CRS Advanced Technologies, Inc. has invalidated all of a
competitor's relevant patent claims in CBM, ending a decade of
litigation. Thus, the first two petitioners have won outright in
the first two CBM decisions. The first decision found for SAP America, Inc.
on all claims. Now, CRS Advanced Technologies, Inc. has likewise
won, with the Board cancelling every claim pending in the
litigation. SeeCRS Adv. Techs., Inc. v. Frontline Techs.,
Inc., CBM2012-00005, Paper 66 (PTAB Jan. 21, 2014).

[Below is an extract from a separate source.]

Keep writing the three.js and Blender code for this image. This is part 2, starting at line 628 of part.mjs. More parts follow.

The Board found the six asserted claims invalid for claiming an
abstract idea. The patent, relating to "human resources
management," described "automating the performance of
substitute fulfillment" and included a method and system
claiming variously a database, information, an Internet
communication link, a website, an organization worksite location,
and one or more computers.
In analyzing § 101, the Board held that the
machine-or-transformation test, while not the only test available,
applied in this case. The Board continued: "cases have found
claims to be directed to patent-ineligible subject matter where
computing technology did not limit the scope of the claims
meaningfully." Analogizing the cases of Bancorp Services, L.L.C. v. Sun Life Assurance Co. of
Canada; Dealertrack, Inc. v. Huber; and Accenture Global Servs., GmbH v. Guidewire Software,
Inc., the Board found the process claims lacked
particularized technology integral to the claimed subject matter.

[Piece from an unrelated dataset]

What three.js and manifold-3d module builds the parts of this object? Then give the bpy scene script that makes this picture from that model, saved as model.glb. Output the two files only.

They found the "generic computer technology" to be more
akin to 'computer-aided' as in the claims of
Dealertrack, and the phrases 'transaction
database' and 'transmitting information' to be akin to
the unaccepted claims of Accenture. Thus, the Board held
the method claims invalid.
Regarding the system claims, the Board held that including a
"database" and a "system" "do not
necessarily change the patent-eligibility analysis," but
rather, since the claims mirrored method claim 3, they fell with
that claims' fate. Thus, the Board cancelled the six asserted
claims, ending almost ten years of litigation for CRS Advanced
The decision capped a long journey for CRS. On February 10,
2004, Frontline sued CRS for patent infringement on the patent.
Over ten years, the parties appeared in courts, the patent office
central reexamination unit, and finally before the Board. In
February 2013, the district court stayed the case—for a
second time and close to trial—in light of the CBM
proceeding. CRS v. Frontline emphasizes the effectiveness
of post-grant review procedures when used strategically.